• SHORT PROBLEM:
Within the material below, transcribe exactly the lines from the one holding "obj.matrix_world = Matrix.Identity(4)" through the one holding "return np.stack(corners, axis=2).reshape(-1, 4)", keeping both ends and skipping the rest.

## begin SUPPLIED DATA

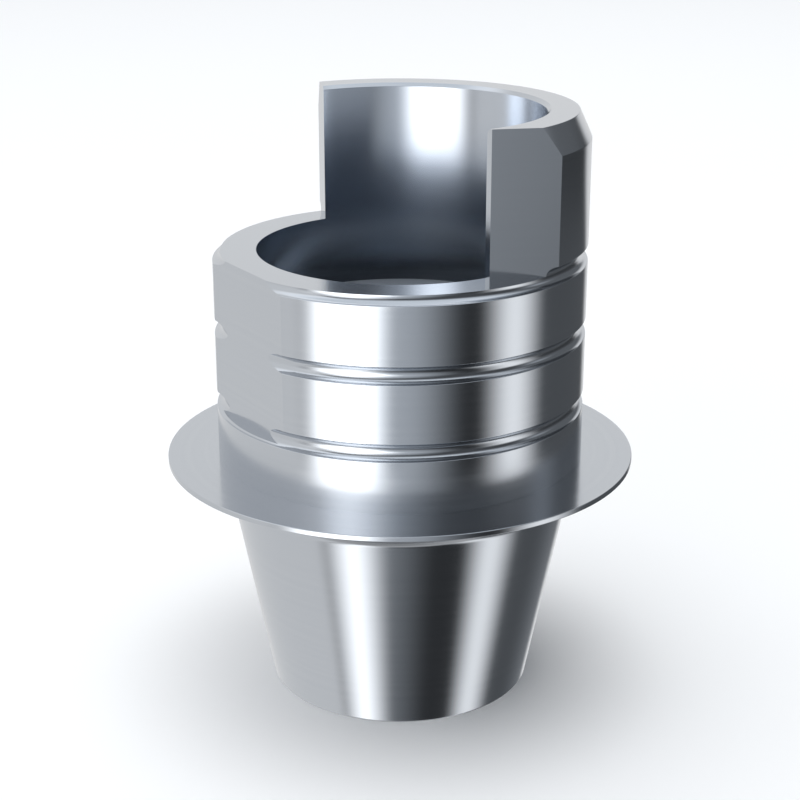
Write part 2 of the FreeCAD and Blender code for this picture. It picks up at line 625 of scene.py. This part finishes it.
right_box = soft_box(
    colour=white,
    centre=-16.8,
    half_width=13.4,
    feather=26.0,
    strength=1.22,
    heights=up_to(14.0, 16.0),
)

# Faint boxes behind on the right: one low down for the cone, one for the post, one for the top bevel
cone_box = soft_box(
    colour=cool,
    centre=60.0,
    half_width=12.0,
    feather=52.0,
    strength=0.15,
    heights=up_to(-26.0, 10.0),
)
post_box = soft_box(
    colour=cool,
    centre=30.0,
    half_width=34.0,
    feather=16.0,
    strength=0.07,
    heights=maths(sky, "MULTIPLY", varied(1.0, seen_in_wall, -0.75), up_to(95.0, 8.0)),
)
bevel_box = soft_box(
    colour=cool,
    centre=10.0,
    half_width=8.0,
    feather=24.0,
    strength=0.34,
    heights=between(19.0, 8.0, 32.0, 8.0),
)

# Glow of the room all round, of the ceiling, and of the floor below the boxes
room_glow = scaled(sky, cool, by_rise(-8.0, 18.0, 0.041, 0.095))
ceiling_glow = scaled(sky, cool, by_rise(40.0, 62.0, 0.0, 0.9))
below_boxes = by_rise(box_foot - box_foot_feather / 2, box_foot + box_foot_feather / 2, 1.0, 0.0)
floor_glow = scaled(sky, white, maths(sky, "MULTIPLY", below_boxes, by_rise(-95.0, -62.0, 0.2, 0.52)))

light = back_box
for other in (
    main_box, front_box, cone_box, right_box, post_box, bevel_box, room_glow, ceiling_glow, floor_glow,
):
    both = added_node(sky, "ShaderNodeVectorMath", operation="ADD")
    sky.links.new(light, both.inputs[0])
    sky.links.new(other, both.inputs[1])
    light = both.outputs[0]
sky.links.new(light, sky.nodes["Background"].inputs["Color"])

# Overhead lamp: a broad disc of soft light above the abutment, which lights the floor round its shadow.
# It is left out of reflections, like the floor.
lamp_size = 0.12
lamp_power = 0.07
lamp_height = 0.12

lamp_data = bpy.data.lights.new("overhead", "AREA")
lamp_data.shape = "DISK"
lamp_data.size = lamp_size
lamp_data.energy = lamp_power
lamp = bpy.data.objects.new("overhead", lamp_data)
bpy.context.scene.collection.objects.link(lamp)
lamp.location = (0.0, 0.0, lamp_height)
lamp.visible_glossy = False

## end SUPPLIED DATA
## begin SUPPLIED DATA

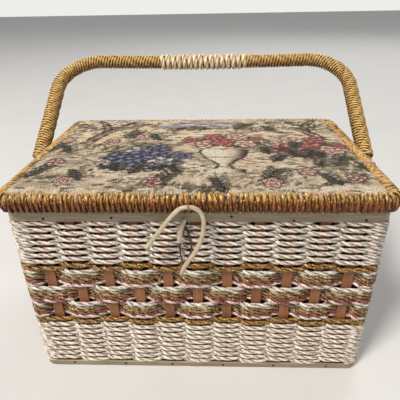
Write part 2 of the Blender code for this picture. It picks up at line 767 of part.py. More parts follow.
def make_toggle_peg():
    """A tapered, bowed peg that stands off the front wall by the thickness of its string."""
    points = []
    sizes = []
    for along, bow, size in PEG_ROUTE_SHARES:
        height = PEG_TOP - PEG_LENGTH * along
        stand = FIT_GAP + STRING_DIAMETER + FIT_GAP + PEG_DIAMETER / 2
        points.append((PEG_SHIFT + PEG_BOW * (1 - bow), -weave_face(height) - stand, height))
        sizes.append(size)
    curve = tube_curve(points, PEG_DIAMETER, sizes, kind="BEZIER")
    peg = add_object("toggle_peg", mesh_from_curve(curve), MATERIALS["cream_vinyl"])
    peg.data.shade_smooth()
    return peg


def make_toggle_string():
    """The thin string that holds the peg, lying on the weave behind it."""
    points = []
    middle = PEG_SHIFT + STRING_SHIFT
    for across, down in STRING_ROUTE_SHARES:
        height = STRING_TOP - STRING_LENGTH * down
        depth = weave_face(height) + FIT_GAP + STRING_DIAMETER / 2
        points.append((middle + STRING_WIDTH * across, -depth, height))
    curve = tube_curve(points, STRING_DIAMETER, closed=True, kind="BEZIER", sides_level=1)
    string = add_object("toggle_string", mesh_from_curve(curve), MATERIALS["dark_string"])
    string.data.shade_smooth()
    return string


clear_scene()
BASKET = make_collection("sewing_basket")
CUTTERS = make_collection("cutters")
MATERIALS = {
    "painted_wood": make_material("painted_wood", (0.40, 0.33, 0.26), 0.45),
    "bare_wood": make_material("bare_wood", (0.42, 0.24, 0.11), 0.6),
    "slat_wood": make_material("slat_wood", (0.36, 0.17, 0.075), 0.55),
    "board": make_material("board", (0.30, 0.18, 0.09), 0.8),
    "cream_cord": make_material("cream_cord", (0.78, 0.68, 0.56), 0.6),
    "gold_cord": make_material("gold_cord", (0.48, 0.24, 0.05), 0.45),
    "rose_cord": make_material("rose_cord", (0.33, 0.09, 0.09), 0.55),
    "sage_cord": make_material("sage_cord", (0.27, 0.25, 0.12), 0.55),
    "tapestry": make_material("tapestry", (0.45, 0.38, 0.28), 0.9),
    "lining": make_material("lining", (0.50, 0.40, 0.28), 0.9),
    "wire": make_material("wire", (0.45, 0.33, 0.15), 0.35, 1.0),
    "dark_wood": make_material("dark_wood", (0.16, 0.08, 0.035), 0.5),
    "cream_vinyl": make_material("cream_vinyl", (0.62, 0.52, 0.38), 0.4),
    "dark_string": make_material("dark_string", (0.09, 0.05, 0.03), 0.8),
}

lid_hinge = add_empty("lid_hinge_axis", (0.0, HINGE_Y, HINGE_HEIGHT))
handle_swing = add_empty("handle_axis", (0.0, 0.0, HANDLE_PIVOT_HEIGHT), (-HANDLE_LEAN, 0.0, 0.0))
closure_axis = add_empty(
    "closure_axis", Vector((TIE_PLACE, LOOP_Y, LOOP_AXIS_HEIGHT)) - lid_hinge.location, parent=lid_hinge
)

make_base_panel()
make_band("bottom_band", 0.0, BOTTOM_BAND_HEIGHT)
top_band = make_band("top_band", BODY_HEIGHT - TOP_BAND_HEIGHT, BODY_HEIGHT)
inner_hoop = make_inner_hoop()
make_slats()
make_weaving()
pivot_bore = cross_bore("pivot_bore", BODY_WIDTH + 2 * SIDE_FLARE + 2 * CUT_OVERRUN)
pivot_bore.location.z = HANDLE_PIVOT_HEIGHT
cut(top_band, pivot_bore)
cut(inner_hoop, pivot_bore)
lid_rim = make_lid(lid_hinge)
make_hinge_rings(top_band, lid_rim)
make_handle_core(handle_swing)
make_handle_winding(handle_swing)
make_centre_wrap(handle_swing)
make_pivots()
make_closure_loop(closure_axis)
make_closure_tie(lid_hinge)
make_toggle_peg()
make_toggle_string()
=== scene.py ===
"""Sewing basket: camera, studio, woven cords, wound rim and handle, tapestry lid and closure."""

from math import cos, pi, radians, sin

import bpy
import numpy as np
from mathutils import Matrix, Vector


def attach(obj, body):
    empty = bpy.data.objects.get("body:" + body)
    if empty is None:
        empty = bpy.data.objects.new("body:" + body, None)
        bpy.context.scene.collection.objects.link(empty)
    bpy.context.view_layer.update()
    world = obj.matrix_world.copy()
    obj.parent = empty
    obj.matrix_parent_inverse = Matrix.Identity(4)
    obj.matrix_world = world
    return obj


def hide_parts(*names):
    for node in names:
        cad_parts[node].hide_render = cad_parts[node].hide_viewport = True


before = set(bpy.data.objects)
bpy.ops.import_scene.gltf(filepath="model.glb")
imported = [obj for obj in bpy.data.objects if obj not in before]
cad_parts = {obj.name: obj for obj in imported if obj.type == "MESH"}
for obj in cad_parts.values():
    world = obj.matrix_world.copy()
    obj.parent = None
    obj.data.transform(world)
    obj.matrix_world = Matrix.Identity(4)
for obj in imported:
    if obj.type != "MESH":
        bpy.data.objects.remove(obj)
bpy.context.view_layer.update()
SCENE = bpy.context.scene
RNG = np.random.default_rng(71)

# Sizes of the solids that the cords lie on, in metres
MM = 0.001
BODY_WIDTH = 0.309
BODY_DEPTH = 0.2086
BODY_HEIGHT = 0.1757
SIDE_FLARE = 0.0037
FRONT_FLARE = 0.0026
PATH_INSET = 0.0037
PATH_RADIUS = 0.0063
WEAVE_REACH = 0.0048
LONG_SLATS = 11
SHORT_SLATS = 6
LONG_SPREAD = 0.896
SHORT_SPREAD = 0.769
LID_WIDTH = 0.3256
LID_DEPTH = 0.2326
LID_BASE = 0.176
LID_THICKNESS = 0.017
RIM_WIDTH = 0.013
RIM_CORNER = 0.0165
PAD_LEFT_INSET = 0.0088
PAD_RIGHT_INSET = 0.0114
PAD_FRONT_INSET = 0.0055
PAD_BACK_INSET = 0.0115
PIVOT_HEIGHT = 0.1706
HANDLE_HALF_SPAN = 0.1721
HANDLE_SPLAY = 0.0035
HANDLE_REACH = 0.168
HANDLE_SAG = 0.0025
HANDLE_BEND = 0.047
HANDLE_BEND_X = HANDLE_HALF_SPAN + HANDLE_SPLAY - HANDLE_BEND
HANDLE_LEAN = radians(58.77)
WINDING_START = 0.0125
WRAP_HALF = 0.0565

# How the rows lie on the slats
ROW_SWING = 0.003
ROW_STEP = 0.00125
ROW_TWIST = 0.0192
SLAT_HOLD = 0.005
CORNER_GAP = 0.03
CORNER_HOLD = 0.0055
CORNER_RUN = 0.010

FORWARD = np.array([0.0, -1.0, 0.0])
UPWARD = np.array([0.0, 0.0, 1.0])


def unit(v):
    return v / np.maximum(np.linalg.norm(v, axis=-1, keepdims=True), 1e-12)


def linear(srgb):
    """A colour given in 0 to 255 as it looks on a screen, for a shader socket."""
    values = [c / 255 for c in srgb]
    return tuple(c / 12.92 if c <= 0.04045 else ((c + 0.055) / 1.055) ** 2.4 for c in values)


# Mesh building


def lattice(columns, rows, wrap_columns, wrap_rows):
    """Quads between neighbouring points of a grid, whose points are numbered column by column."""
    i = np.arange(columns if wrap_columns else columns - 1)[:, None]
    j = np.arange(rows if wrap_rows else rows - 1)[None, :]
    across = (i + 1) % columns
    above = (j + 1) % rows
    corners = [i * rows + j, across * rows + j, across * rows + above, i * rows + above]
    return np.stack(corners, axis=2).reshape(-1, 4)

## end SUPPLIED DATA
## begin SUPPLIED DATA

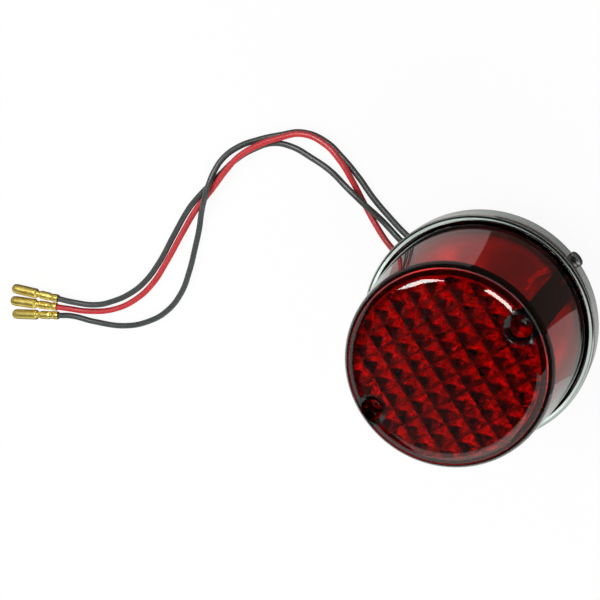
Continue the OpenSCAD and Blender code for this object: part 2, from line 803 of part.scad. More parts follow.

## end SUPPLIED DATA

• RESULT FOR THIS TASK:
    obj.matrix_world = Matrix.Identity(4)
for obj in imported:
    if obj.type != "MESH":
        bpy.data.objects.remove(obj)
bpy.context.view_layer.update()
SCENE = bpy.context.scene
RNG = np.random.default_rng(71)

# Sizes of the solids that the cords lie on, in metres
MM = 0.001
BODY_WIDTH = 0.309
BODY_DEPTH = 0.2086
BODY_HEIGHT = 0.1757
SIDE_FLARE = 0.0037
FRONT_FLARE = 0.0026
PATH_INSET = 0.0037
PATH_RADIUS = 0.0063
WEAVE_REACH = 0.0048
LONG_SLATS = 11
SHORT_SLATS = 6
LONG_SPREAD = 0.896
SHORT_SPREAD = 0.769
LID_WIDTH = 0.3256
LID_DEPTH = 0.2326
LID_BASE = 0.176
LID_THICKNESS = 0.017
RIM_WIDTH = 0.013
RIM_CORNER = 0.0165
PAD_LEFT_INSET = 0.0088
PAD_RIGHT_INSET = 0.0114
PAD_FRONT_INSET = 0.0055
PAD_BACK_INSET = 0.0115
PIVOT_HEIGHT = 0.1706
HANDLE_HALF_SPAN = 0.1721
HANDLE_SPLAY = 0.0035
HANDLE_REACH = 0.168
HANDLE_SAG = 0.0025
HANDLE_BEND = 0.047
HANDLE_BEND_X = HANDLE_HALF_SPAN + HANDLE_SPLAY - HANDLE_BEND
HANDLE_LEAN = radians(58.77)
WINDING_START = 0.0125
WRAP_HALF = 0.0565

# How the rows lie on the slats
ROW_SWING = 0.003
ROW_STEP = 0.00125
ROW_TWIST = 0.0192
SLAT_HOLD = 0.005
CORNER_GAP = 0.03
CORNER_HOLD = 0.0055
CORNER_RUN = 0.010

FORWARD = np.array([0.0, -1.0, 0.0])
UPWARD = np.array([0.0, 0.0, 1.0])


def unit(v):
    return v / np.maximum(np.linalg.norm(v, axis=-1, keepdims=True), 1e-12)


def linear(srgb):
    """A colour given in 0 to 255 as it looks on a screen, for a shader socket."""
    values = [c / 255 for c in srgb]
    return tuple(c / 12.92 if c <= 0.04045 else ((c + 0.055) / 1.055) ** 2.4 for c in values)


# Mesh building


def lattice(columns, rows, wrap_columns, wrap_rows):
    """Quads between neighbouring points of a grid, whose points are numbered column by column."""
    i = np.arange(columns if wrap_columns else columns - 1)[:, None]
    j = np.arange(rows if wrap_rows else rows - 1)[None, :]
    across = (i + 1) % columns
    above = (j + 1) % rows
    corners = [i * rows + j, across * rows + j, across * rows + above, i * rows + above]
    return np.stack(corners, axis=2).reshape(-1, 4)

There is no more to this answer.